Weiss brought the group into Pennsylvania where he organized a Dutch Reform church at Shippack in Montgomery County.

Johann Peter Seitz and his wife, Anna Christina Reinhardt were the grandparents of the Peter Sides who lost his life in the Battle of Medina in Texas. Peter's granddaughter, Sarah Elizabeth Sides, who I mentioned earlier, was the daughter of James Sides and Dorothea Key. James and Dorothea only had two girls. Sarah's sister, Mary Polly Sides was a year younger than Sarah.

The family left the Baton Rouge area of Louisiana and moved into Mississippi where Sarah met Louis Bruce McClendon, a 22-year man of Scottish decent. She was only 15 when they married. The two of them had 10 children.

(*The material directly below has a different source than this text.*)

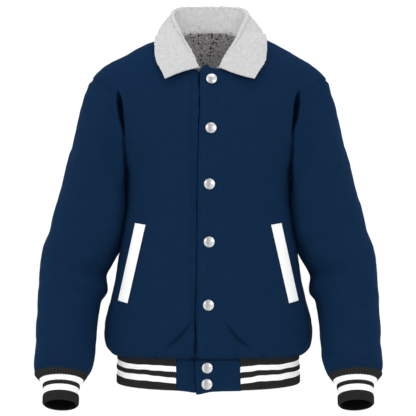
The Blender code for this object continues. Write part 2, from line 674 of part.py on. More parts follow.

One of Sarah's daughters, Nancy McClendon, married Lewis Simpson Lay, and they were my great-grandparents and the parents of my grandfather, Robert Lay.

Mary Polly, Sarah's younger sister, married a man named James Shelton when she was 17. She died young when their only child, a daughter, was a year old. Dorothea and James Sides, her grandparents were granted custody of the child and raised her. The girl, Susannah Shelton, married into the Simmons side of my genealogy. If you live in the South, your heritage can become a bit complicated.

Sarah and Lewis McClendon became charter members of the Bethel Baptist church in Newton, Mississippi, the town where I grew up. Until I did some research on this family, I often wondered why someone who claimed to be Jewish was okay with joining a Baptist church. I now understand her family was Jewish in ethnicity only. The religious and traditional parts of their heritage were several generations in the past.